Your task is to repeat only the lines from the one with "lies at y = 0." through the one with "zip(*points))), Vector(map(max, zip(*points)))", exactly as they stand, both ends included.

Supplied material:
____________
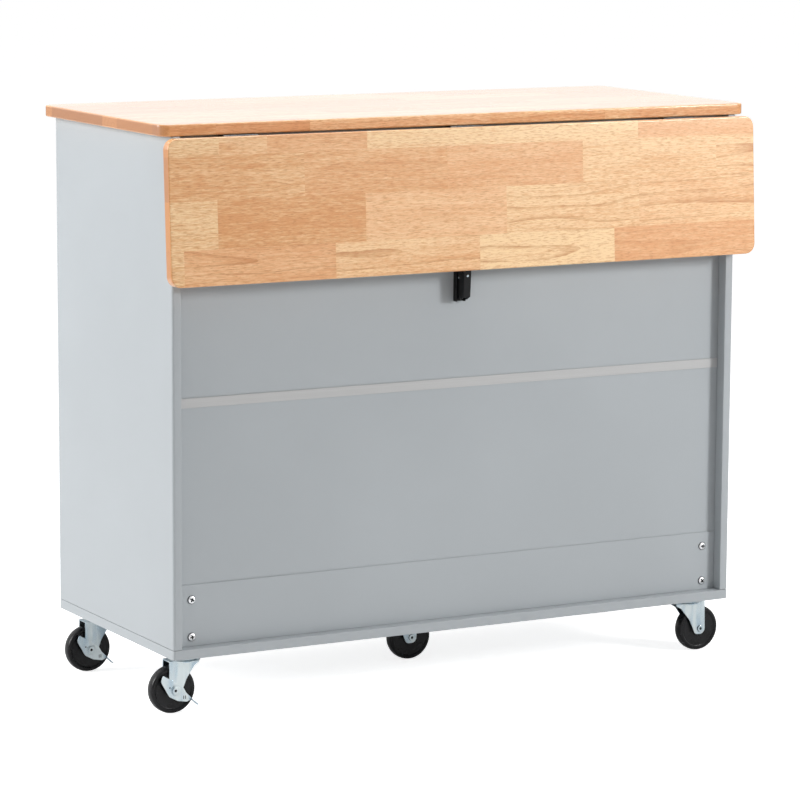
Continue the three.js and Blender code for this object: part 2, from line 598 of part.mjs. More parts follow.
for (const [where, side] of [['left', 1], ['right', -1]]) {
  // door, drawn about its pivot line, with a round hanging edge
  const free = bayInner + FRONT_GAP;
  const hang = BOARD / 2;
  const across = side * (free - pivotX);
  const doorPlan = outline([
    [across, -hang], [side * hang, -hang, hang - SEAM], [side * hang, hang, hang - SEAM], [across, hang],
  ], 5);
  const sunk = [across + side * FRAME_WIDTH, -side * FRAME_WIDTH].sort((a, b) => a - b);
  const sink = box(...sunk, -hang - OVERRUN, PANEL_SINK - hang, FRAME_WIDTH, doorHeight - FRAME_WIDTH);
  const pinBore = (z) => rodZ(PIVOT_PIN_RADIUS + FIT, 2 * PIVOT_PIN_IN_DOOR).translate(0, 0, z);
  part(`door_${where}`, shaped([upright(doorPlan, doorHeight)], [sink, pinBore(0), pinBore(doorHeight)]),
    paint, [side * pivotX, pivotY, doorBottom]);

  // pivot pins, each with a washer that fills the gap between door and board
  const pinFoot = PIN_END_GAP - PIVOT_PIN_IN_BOARD;
  const pinHead = FRONT_GAP + PIVOT_PIN_IN_DOOR - PIN_END_GAP;
  const pinProfile = [
    [0, pinFoot], [PIVOT_PIN_RADIUS, pinFoot], [PIVOT_PIN_RADIUS, FIT], [PIVOT_WASHER_RADIUS, FIT],
    [PIVOT_WASHER_RADIUS, FRONT_GAP - FIT], [PIVOT_PIN_RADIUS, FRONT_GAP - FIT],
    [PIVOT_PIN_RADIUS, pinHead], [0, pinHead],
  ];
  part(`door_pivot_${where}_lower`, turned(pinProfile, 12), zinc, [side * pivotX, pivotY, floorBoardTop]);
  const upper = part(`door_pivot_${where}_upper`, turned(pinProfile, 12), zinc,
    [side * pivotX, pivotY, deckUnderside]);
  upper.rotation.x = Math.PI;

  const knobX = side * (bayInner + FRONT_GAP + KNOB_FROM_DOOR_EDGE);
  part(`door_knob_${where}`, knobShape(), whiteSteel,
    [knobX, frontFace - FIT, doorBottom + doorHeight - KNOB_BELOW_DOOR_TOP]);

  // drawer: a front glued to an open box that slides on the deck
  const middle = side * (bayInner + bayWidth / 2);
  const halfFront = bayWidth / 2 - FRONT_GAP;
  const halfBox = bayWidth / 2 - DRAWER_BOX_SIDE_GAP;
  const boxFront = frontFace + BOARD;
  const boxBack = boxFront + DRAWER_BOX_DEPTH;
  const boxFloor = deckTop + FIT;
  const front = box(-halfFront, halfFront, frontFace, boxFront,
    deckTop + FRONT_GAP, stretcherUnderside - FRONT_GAP);
  const tray = box(-halfBox, halfBox, boxFront - SEAM, boxBack, boxFloor, boxFloor + DRAWER_BOX_HEIGHT);
  const hollow = box(-halfBox + DRAWER_WALL, halfBox - DRAWER_WALL, boxFront, boxBack - DRAWER_WALL,
    boxFloor + DRAWER_BOTTOM, boxFloor + DRAWER_BOX_HEIGHT + OVERRUN);
  const drawerFrame = FRAME_WIDTH / 2;
  const drawerSink = box(-halfFront + drawerFrame, halfFront - drawerFrame, frontFace - OVERRUN,
    frontFace + PANEL_SINK, deckTop + FRONT_GAP + drawerFrame, stretcherUnderside - FRONT_GAP - drawerFrame);
  part(`drawer_${where}`, shaped([front, tray], [hollow, drawerSink]), paint, [middle, 0, 0]);
  part(`drawer_knob_${where}`, knobShape(), whiteSteel,
    [middle, frontFace + PANEL_SINK - FIT, (deckTop + stretcherUnderside) / 2]);
}

// ---------------------------------------------------------------- casters

const axleZ = WHEEL_RADIUS;
const forkTop = CASTER_HEIGHT - FORK_TOP_BELOW_BOARD - axleZ;
const plateTop = CASTER_HEIGHT - FIT - axleZ;
const plateUnder = plateTop - CASTER_PLATE_METAL;
const raceTop = plateUnder - FIT;

// Wheel with a crowned tread, a sunk web and a hub, turned about Y.
function wheelShape() {
  const edge = WHEEL_WIDTH / 2;
  const hub = WHEEL_HUB_WIDTH / 2;
  const bore = AXLE_RADIUS + FIT;
  const face = [
    [bore, -hub], [WHEEL_HUB_RADIUS, -hub], [WHEEL_HUB_RADIUS, WHEEL_WEB_SINK - edge],
    [WHEEL_RADIUS - WHEEL_RIM, WHEEL_WEB_SINK - edge], [WHEEL_RADIUS - WHEEL_EDGE, -edge],
    [WHEEL_RADIUS - WHEEL_CROWN, WHEEL_SHOULDER - edge],
  ];
  const otherFace = face.map(([r, h]) => [r, -h]).reverse();
  return turned([...face, [WHEEL_RADIUS, 0], ...otherFace, face[0]], 24).rotateX(Math.PI / 2);
}

// The fork's plan out to a half width: parallel beside the wheel, and narrowing ahead of it.
function forkPlan(half) {
  const bend = CASTER_TRAIL - FORK_BEND_START;
  const tip = CASTER_TRAIL - FORK_FRONT - OVERRUN;
  const back = CASTER_TRAIL + FORK_EYE_RADIUS + OVERRUN;
  const narrow = half - (bend - tip) * Math.tan(THREE.MathUtils.degToRad(FORK_BEND));
  return outline([[tip, -narrow], [bend, -half], [back, -half], [back, half], [bend, half], [tip, narrow]]);
}

// Fork, drawn about the swivel line at axle height: the wheel trails towards +X.
function forkShape(braked) {
  const trail = CASTER_TRAIL;
  const outer = FORK_GAP / 2 + FORK_METAL;
  const eye = FORK_EYE_RADIUS;
  const leg = outline([
    [trail + eye, -eye, eye - 2 * SEAM], [trail + FORK_BACK, forkTop, FORK_METAL / 2],
    [trail - FORK_FRONT, forkTop, FORK_METAL / 2], [trail - FORK_FRONT, forkTop - FORK_LIP],
    ...FORK_SWEEP.map(([ahead, below, radius]) => [trail - ahead, forkTop - below, radius]),
    [trail - eye, -eye, eye - FORK_METAL],
  ], 4);
  const disc = rodZ(FORK_DISC_RADIUS, FORK_METAL, 16).translate(0, 0, forkTop - FORK_METAL / 2);
  const raceFoot = forkTop - FORK_METAL / 2;
  const race = turned([
    [0, raceFoot], [RACE_RADIUS, raceFoot], [RACE_RADIUS, raceTop - RACE_BEVEL],
    [RACE_RADIUS - RACE_BEVEL, raceTop], [0, raceTop],
  ]);
  const foot = -eye - OVERRUN;
  const outside = upright(forkPlan(outer), forkTop - foot + OVERRUN).translate(0, 0, foot);
  const inside = upright(forkPlan(FORK_GAP / 2), forkTop - FORK_METAL - foot).translate(0, 0, foot);
  const kingpinHole = rodZ(KINGPIN_RADIUS + FIT, 2 * raceTop + 2 * OVERRUN);
  const shell = solidOf(alongY(leg, 2 * (outer + OVERRUN))).intersect(solidOf(outside))
    .subtract(solidOf(inside));
  const head = (side, from, to, radius) =>
    solidOf(rod(radius, to - from + SEAM).translate(trail, side * ((from - SEAM + to) / 2), 0));
  const solid = shell.add(solidOf(disc)).add(solidOf(race)).subtract(solidOf(kingpinHole))
    .add(solidOf(rod(AXLE_RADIUS, 2 * outer).translate(trail, 0, 0)))
    .add(head(-1, outer, outer + AXLE_HEAD, AXLE_HEAD_RADIUS));
  if (!braked) return geometryOf(solid.add(head(1, outer, outer + AXLE_HEAD, AXLE_HEAD_RADIUS)));
  const seat = outer + FIT + LEVER_METAL + FIT;
  return geometryOf(solid.add(head(1, outer, seat, LEVER_SEAT_RADIUS))
    .add(head(1, seat + SEAM, seat + AXLE_HEAD, LEVER_SEAT_HEAD_RADIUS)));
}

// Mounting plate and kingpin: the pin's head carries the fork.
function plateShape() {
  const half = CASTER_PLATE / 2;
  const headTop = forkTop - FORK_METAL - FIT;
  const plan = rectangle(-half, half, -half, half, CASTER_PLATE_CORNER);
  return shaped([
    upright(plan, CASTER_PLATE_METAL).translate(0, 0, plateUnder),
    rodZ(KINGPIN_RADIUS, plateUnder - headTop + 2 * SEAM).translate(0, 0, (plateUnder + headTop) / 2),
    rodZ(KINGPIN_HEAD_RADIUS, KINGPIN_HEAD).translate(0, 0, headTop - KINGPIN_HEAD / 2),
  ]);
}

// Brake lever, drawn about the axle: a leaf-shaped plate with a pedal bent out at its low end.
function leverShape() {
  const outer = FORK_GAP / 2 + FORK_METAL + FIT;
  const leafPlate = alongY(outline(LEVER_CORNERS, 3), LEVER_METAL).translate(0, outer + LEVER_METAL / 2, 0);
  const pedal = box(-PEDAL_LENGTH, LEVER_METAL / 2, 0, PEDAL_WIDTH, -LEVER_METAL / 2, LEVER_METAL / 2)
    .rotateY(THREE.MathUtils.degToRad(-PEDAL_SLANT)).translate(PEDAL_START[0], outer, PEDAL_START[1]);
  const hole = rod(LEVER_SEAT_RADIUS + FIT, 2 * (outer + LEVER_METAL + OVERRUN));
  return shaped([leafPlate, pedal], [hole]);
}

const casterX = CABINET_LENGTH / 2 - CASTER_FROM_END;
const casterNear = cabinetBack - CASTER_FROM_EDGE;
const casterFar = cabinetFront + CASTER_FROM_EDGE;
const casterMiddle = (cabinetBack + cabinetFront) / 2;
const casters = [
  { where: 'back_left', x: casterX, y: casterNear, braked: true },
  { where: 'front_left', x: casterX, y: casterFar, braked: true },
  { where: 'middle', x: 0, y: casterMiddle, braked: false },
  { where: 'back_right', x: -casterX, y: casterNear, braked: false },
  { where: 'front_right', x: -casterX, y: casterFar, braked: false },
];
for (const { where, x, y, braked } of casters) {
  const caster = group([x, y, axleZ]);
  caster.rotation.z = braked ? 0 : Math.PI;
  part(`caster_plate_${where}`, plateShape(), zinc, [0, 0, 0], caster);
  part(`caster_fork_${where}`, forkShape(braked), zinc, [0, 0, 0], caster);
  part(`caster_wheel_${where}`, wheelShape(), blackRubber, [CASTER_TRAIL, 0, 0], caster);
  if (braked) part(`brake_lever_${where}`, leverShape(), zinc, [CASTER_TRAIL, 0, 0], caster);
}

// ---------------------------------------------------------------- origin

// The island is shifted so that the middle of its outline, front to back, lies at y = 0.
island.updateMatrixWorld(true);
const outlineBox = new THREE.Box3().setFromObject(island, true);
island.position.y = -(outlineBox.min.y + outlineBox.max.y) / 2;
island.updateMatrixWorld(true);

export default island;
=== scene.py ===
import json
import math
import random

import bmesh
import bpy
from mathutils import Matrix, Vector


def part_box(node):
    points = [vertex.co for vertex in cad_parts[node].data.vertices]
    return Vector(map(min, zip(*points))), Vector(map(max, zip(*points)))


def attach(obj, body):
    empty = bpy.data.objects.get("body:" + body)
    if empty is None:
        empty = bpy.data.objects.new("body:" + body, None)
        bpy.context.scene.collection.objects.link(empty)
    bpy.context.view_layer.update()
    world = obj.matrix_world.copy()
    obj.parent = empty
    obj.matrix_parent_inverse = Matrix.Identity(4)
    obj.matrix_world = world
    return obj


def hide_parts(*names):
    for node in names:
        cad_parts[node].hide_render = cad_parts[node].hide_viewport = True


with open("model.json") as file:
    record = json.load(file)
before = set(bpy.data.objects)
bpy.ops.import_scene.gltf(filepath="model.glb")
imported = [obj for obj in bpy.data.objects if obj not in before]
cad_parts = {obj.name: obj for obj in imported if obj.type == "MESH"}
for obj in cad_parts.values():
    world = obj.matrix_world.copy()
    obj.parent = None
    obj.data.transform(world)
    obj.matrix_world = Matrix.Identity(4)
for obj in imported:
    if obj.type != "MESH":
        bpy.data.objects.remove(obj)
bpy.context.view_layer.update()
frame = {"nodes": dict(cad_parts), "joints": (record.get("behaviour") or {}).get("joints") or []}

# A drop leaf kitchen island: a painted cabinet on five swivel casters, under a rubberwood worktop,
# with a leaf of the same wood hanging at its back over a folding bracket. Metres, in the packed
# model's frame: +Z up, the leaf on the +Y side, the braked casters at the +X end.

# ---------------------------------------------------------------------------------------------
# Worktop: rubberwood blocks, finger-jointed end to end into staves and glued edge to edge into a
# plate, then planed, its corners rounded and its edges eased, under a clear satin lacquer.

mm = 0.001
SHARP_ANGLE = math.radians(35)


def rounded_rectangle(x0, x1, y0, y1, radius, steps=10):
    """The outline of a rectangle with a quarter circle at each corner, anticlockwise."""
    points = []
    for turn, (x, y) in enumerate(((x1 - radius, y1 - radius), (x0 + radius, y1 - radius),
                                   (x0 + radius, y0 + radius), (x1 - radius, y0 + radius))):
        for step in range(steps + 1):
            angle = math.radians(90) * (turn + step / steps)
            points.append((x + radius * math.cos(angle), y + radius * math.sin(angle)))
    return points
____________
Solution to this problem:
// The island is shifted so that the middle of its outline, front to back, lies at y = 0.
island.updateMatrixWorld(true);
const outlineBox = new THREE.Box3().setFromObject(island, true);
island.position.y = -(outlineBox.min.y + outlineBox.max.y) / 2;
island.updateMatrixWorld(true);

export default island;
=== scene.py ===
import json
import math
import random

import bmesh
import bpy
from mathutils import Matrix, Vector


def part_box(node):
    points = [vertex.co for vertex in cad_parts[node].data.vertices]
    return Vector(map(min, zip(*points))), Vector(map(max, zip(*points)))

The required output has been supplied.